Seismic Mapping of Crustal and Mantle Deformation beneath the SE Tibetan Plateau with Receiver Function and SKS Splitting Data

Tuesday, 16 December 2014
Jiahui Zuo1 and Fenglin Niu1,2, (1)China University of Petroleum, Beijing, China, (2)Rice University, Houston, TX, United States
The SE margin of the Tibetan plateau is characterized by complex Cenozoic structures created during the India-Asia collision since ~50 Ma. Details on the uplift and deformation, especially those inside the lower crust and upper mantle are still debated. Seismic anisotropy measured from SKS splitting data has been combined with surface GPS data to determine whether the crust and upper mantle beneath the margin have coherent deformation. Due to the poor depth resolution of the SKS data, it is still difficult to constrain the distribution of crustal and upper mantle anisotropy separately with the combined dataset. In this study we used the receiver function to measure crustal anisotropy and combined it with SKS splitting data to determine the anisotropy within the upper mantle. We applied this technique to 80 permanent broadband stations in the area operated by the China Earthquake Administration (CEA). The receiver function data indicate that the crust beneath the plateau possesses a strong azimuthal anisotropic component, with measured delay time varying from 0.50 to 0.90 s.

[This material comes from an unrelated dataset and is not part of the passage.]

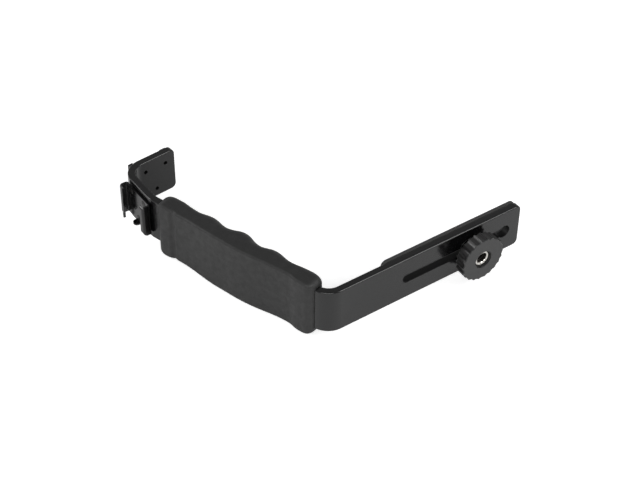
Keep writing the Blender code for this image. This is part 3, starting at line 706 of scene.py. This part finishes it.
side_place = TOP_CORNER - SHOE_RUN_HEADING * SHOE_FROM_CORNER
side_place.z = CORNER.z + BAR_WIDTH - SIDE_SHOE_MARGIN - SHOE_HALF
side_outward = Vector((-SHOE_RUN_HEADING.y, SHOE_RUN_HEADING.x, 0))
make_shoe("side_accessory_shoe", "side_shoe", side_place, -SHOE_RUN_HEADING, side_outward)
top_place = TOP_CORNER + TOP_ARM_HEADING * SHOE_FROM_CORNER
top_place.z = CORNER.z + BAR_WIDTH - TOP_SHOE_MARGIN - SHOE_HALF
top_outward = Vector((-TOP_ARM_HEADING.y, TOP_ARM_HEADING.x, 0))
make_shoe("top_accessory_shoe", "top_shoe", top_place, -TOP_ARM_HEADING, top_outward)

ease_edges(bent_bar, CUT_EDGE_ROUND)
dress(bent_bar, "bracket", "black_enamel", "bracket_bar")

# Slide washer: a stamped ring of zinc-plated steel between the knob's hub and the arm
KNOB_FROM_ARM_END = 0.0311
NECK_DIAMETER = 0.0046
WASHER_DIAMETER = 0.0120
WASHER_THICKNESS = 0.0007
WASHER_GAP = 0.0003
WASHER_EDGE_ROUND = 0.00015
PLATE_CLOUDS_PER_METRE = 700.0
RING_WIDTH_AT_SCALE_ONE = 0.31
TURNED_STEPS = 72
WASHER_TOP = WASHER_GAP + WASHER_THICKNESS
NECK_RADIUS = NECK_DIAMETER / 2
screw_place = ARM_END + Vector((-KNOB_FROM_ARM_END, 0, BAR_WIDTH / 2))
screw_axes = axes_at(screw_place, Vector((1, 0, 0)), UP, Vector((0, -1, 0)))


def plated_metal(name, dark, bright, low_roughness, high_roughness, ring_width):
    """Return plated metal with fine rings round the screw's axis, left by turning or stamping."""
    material, tree, coordinates = start_finish(name, [("Metallic", 1.0)])
    centred = add_node(tree, "Mapping", [("Vector", coordinates), ("Location", -screw_place)])
    rings = add_node(
        tree, "TexWave", [("Vector", centred.outputs["Vector"]),
                          ("Scale", RING_WIDTH_AT_SCALE_ONE / ring_width),
                          ("Distortion", 1.5), ("Detail", 2.0)],
        wave_type="RINGS", rings_direction="Y")
    cloud = noise(tree, coordinates, PLATE_CLOUDS_PER_METRE, detail=4.0)
    finish_with(
        tree, blend(tree, cloud, dark, bright), spread(tree, cloud, low_roughness, high_roughness),
        relief(tree, rings.outputs["Fac"], strength=0.12, depth=0.00002))
    return material


# Zinc plate, tumbled: pale grey with a soft, slightly uneven shine
zinc = plated_metal(
    "zinc_plated_steel", dark="9a9a98", bright="bdbdba",
    low_roughness=0.28, high_roughness=0.42, ring_width=0.00035)
washer_profile = (
    (NECK_RADIUS + WASHER_GAP, WASHER_GAP), (WASHER_DIAMETER / 2, WASHER_GAP),
    (WASHER_DIAMETER / 2, WASHER_TOP), (NECK_RADIUS + WASHER_GAP, WASHER_TOP),
    (NECK_RADIUS + WASHER_GAP, WASHER_GAP))
zinc_washer = make_piece("zinc_washer", turned(washer_profile, TURNED_STEPS), zinc, screw_axes)
ease_edges(zinc_washer, WASHER_EDGE_ROUND)
dress(zinc_washer, "slide_washer", "washer_steel", "slide_washer")

# Camera screw: turned steel, bright nickel plated, with a quarter-inch thread on its stud and
# the same thread tapped in its head, so that a tripod can be screwed in from below.
KNOB_THICKNESS = 0.0066
HUB_LENGTH = 0.0024
RECESS_DEPTH = 0.0011
HEAD_DIAMETER = 0.0088
HEAD_CHAMFER = 0.0004
THREAD_DEPTH = 0.00055
THREAD_PITCH = 0.00127
TAPPED_DEPTH = 0.0065
NECK_PLAY = 0.0020
STUD_PROTRUSION = 0.0050
STUD_CHAMFER = 0.0006
SCREW_EDGE_ROUND = 0.00012
THREAD_STEPS = 40
HUB_BASE = WASHER_TOP + WASHER_GAP
KNOB_BASE = HUB_BASE + HUB_LENGTH
KNOB_FACE = KNOB_BASE + KNOB_THICKNESS
HEAD_FACE = KNOB_FACE - RECESS_DEPTH
HEAD_RADIUS = HEAD_DIAMETER / 2
CREST = THREAD_DIAMETER / 2
ROOT = CREST - THREAD_DEPTH
# The thread's tooth, as pairs of a radius and a share of the pitch
THREAD_TOOTH = ((ROOT, 0.0), (ROOT, 0.22), (CREST, 0.50), (CREST, 0.72), (ROOT, 1.0))


def threaded_rod(low, high):
    """Return a closed bmesh of a rod with a right-hand thread, cut square at both ends."""
    solid = bmesh.new()
    start = low - THREAD_PITCH
    points = [
        solid.verts.new((radius, 0, start + share * THREAD_PITCH)) for radius, share in THREAD_TOOTH]
    edges = [solid.edges.new(pair) for pair in zip(points, points[1:])]
    turns = math.ceil((high - low) / THREAD_PITCH) + 2
    bmesh.ops.spin(
        solid, geom=points + edges, cent=(0, 0, 0), axis=(0, 0, 1), angle=math.tau * turns,
        steps=THREAD_STEPS * turns, dvec=(0, 0, THREAD_PITCH / THREAD_STEPS))
    bmesh.ops.remove_doubles(solid, verts=solid.verts[:], dist=WELD_DISTANCE)
    for level, side in ((low, -1), (high, 1)):
        everything = solid.verts[:] + solid.edges[:] + solid.faces[:]
        bmesh.ops.bisect_plane(
            solid, geom=everything, plane_co=(0, 0, level), plane_no=(0, 0, side), clear_outer=True)
    rims = [edge for edge in solid.edges if edge.is_boundary]
    bmesh.ops.holes_fill(solid, edges=rims, sides=0)
    bmesh.ops.recalc_face_normals(solid, faces=solid.faces[:])
    return solid


# Tapped steel inside the head's thread, coloured dark with a dull shine as painted shade for the deep
# hole
tapped_thread_painted_shade = plated_metal(
    "tapped_thread_darkened_as_painted_shade", dark="1c1b1a", bright="343230",
    low_roughness=0.35, high_roughness=0.55, ring_width=0.00025)

# Bright nickel plate over turned steel: warm white metal, near mirror, with faint tool rings
nickel = plated_metal(
    "bright_nickel_plated_steel", dark="cfccc6", bright="e9e6e0",
    low_roughness=0.10, high_roughness=0.22, ring_width=0.00025)
NECK_END = -(BAR_THICKNESS + NECK_PLAY + WASHER_GAP)
STUD_END = -(PAD_FACE + STUD_PROTRUSION)
screw_profile = (
    (0, NECK_END - STUD_CHAMFER), (NECK_RADIUS, NECK_END - STUD_CHAMFER), (NECK_RADIUS, HUB_BASE),
    (HEAD_RADIUS, HUB_BASE), (HEAD_RADIUS, HEAD_FACE - HEAD_CHAMFER),
    (HEAD_RADIUS - HEAD_CHAMFER, HEAD_FACE), (0, HEAD_FACE))
nickel_screw = make_piece("nickel_screw", turned(screw_profile, TURNED_STEPS), nickel, screw_axes)
stud = threaded_rod(STUD_END, NECK_END)
for vert in stud.verts:
    reach = vert.co.xy.length
    room = ROOT + vert.co.z - STUD_END
    if reach > room:
        vert.co.xy *= room / reach
carve(nickel_screw, stud, screw_axes, "UNION")
tap = threaded_rod(HEAD_FACE - TAPPED_DEPTH, HEAD_FACE + THREAD_PITCH)
# The tapped hole's walls take the dark steel: painted shade for the deep hole.
carve(nickel_screw, tap, screw_axes, finish=tapped_thread_painted_shade)
mouth_profile = (
    (0, HEAD_FACE - 2 * THREAD_DEPTH), (ROOT - THREAD_DEPTH, HEAD_FACE - 2 * THREAD_DEPTH),
    (CREST + THREAD_DEPTH, HEAD_FACE + THREAD_DEPTH), (0, HEAD_FACE + THREAD_DEPTH))
carve(nickel_screw, turned(mouth_profile, TURNED_STEPS), screw_axes)
ease_edges(nickel_screw, SCREW_EDGE_ROUND)
dress(nickel_screw, "thumb_screw", "plated_steel", "camera_screw")

# Thumb knob: black plastic moulded round the screw's head, with 22 shallow finger flutes that
# are deeper at the back, a hub behind, and a recess round the metal in its face.
KNOB_DIAMETER = 0.0245
KNOB_FACE_DIAMETER = 0.0249
KNOB_FLUTE_DEPTH = 0.0009
KNOB_FACE_FLUTE_DEPTH = 0.0006
KNOB_EDGE_ROUND = 0.0005
KNOB_EDGE_STEPS = 4
KNOB_FINE_ROUND = 0.00015
KNOB_FLUTES = 22
FLUTE_STEPS = 12
HUB_DIAMETER = 0.0130
RECESS_DIAMETER = 0.0098
HUB_OVERLAP = 0.0002
MOULD_SEAM = 0.0001
KNOB_SPARK = 0.0007
KNOB_CLOUDS_PER_METRE = 220.0


def flute_ring(diameter, depth, height):
    """Return one ring round the knob: shallow hollows with a ridge between each pair."""
    points = []
    for step in range(KNOB_FLUTES * FLUTE_STEPS):
        turn = math.tau * step / (KNOB_FLUTES * FLUTE_STEPS)
        radius = diameter / 2 - depth * abs(math.sin(KNOB_FLUTES * turn / 2))
        points.append((radius * math.cos(turn), radius * math.sin(turn), height))
    return points


# Black moulded plastic with a fine spark-eroded texture: a dull grey sheen whose roughness changes in
# small spots with the texture
knob_plastic, tree, coordinates = start_finish(
    "spark_textured_black_plastic", [("Specular IOR Level", 0.66)])
spark = noise(tree, coordinates, 1 / KNOB_SPARK, detail=3.0)
cloud = noise(tree, coordinates, KNOB_CLOUDS_PER_METRE, detail=3.0)
finish_with(
    tree, blend(tree, cloud, "141414", "1f1f1f"), spread(tree, spark, low=0.25, high=0.40),
    relief(tree, spark, strength=0.3, depth=0.00008))

knob_solid = skinned([
    flute_ring(KNOB_DIAMETER, KNOB_FLUTE_DEPTH, KNOB_BASE),
    flute_ring(KNOB_FACE_DIAMETER, KNOB_FACE_FLUTE_DEPTH, KNOB_FACE)])
rims = [edge for edge in knob_solid.edges if abs(edge.verts[0].co.z - edge.verts[1].co.z) < WELD_DISTANCE]
round_edges(knob_solid, rims, KNOB_EDGE_ROUND, KNOB_EDGE_STEPS)
fluted_knob = make_piece("fluted_knob", knob_solid, knob_plastic, screw_axes)
hub_profile = (
    (0, HUB_BASE), (HUB_DIAMETER / 2, HUB_BASE), (HUB_DIAMETER / 2, KNOB_BASE + HUB_OVERLAP),
    (0, KNOB_BASE + HUB_OVERLAP))
carve(fluted_knob, turned(hub_profile, TURNED_STEPS), screw_axes, "UNION")
bore = HEAD_RADIUS + MOULD_SEAM
bore_profile = (
    (0, HUB_BASE - OVERRUN), (bore, HUB_BASE - OVERRUN), (bore, HEAD_FACE),
    (RECESS_DIAMETER / 2, HEAD_FACE), (RECESS_DIAMETER / 2, KNOB_FACE + OVERRUN),
    (0, KNOB_FACE + OVERRUN))
carve(fluted_knob, turned(bore_profile, TURNED_STEPS), screw_axes)
ease_edges(fluted_knob, KNOB_FINE_ROUND)
dress(fluted_knob, "thumb_screw", "knob_plastic", "thumb_knob")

To constrain mantle anisotropy with SKS data, we first correct the waveform distortion induced by crustal anisotropy, and then use them to estimate the splitting parameters. The splitting time measured from the corrected SKS data varies from 0.45 to 0.95 s with rather complicated lateral distribution. These results will be further compared with numerical data to better constrain the deformation mechanism of the area.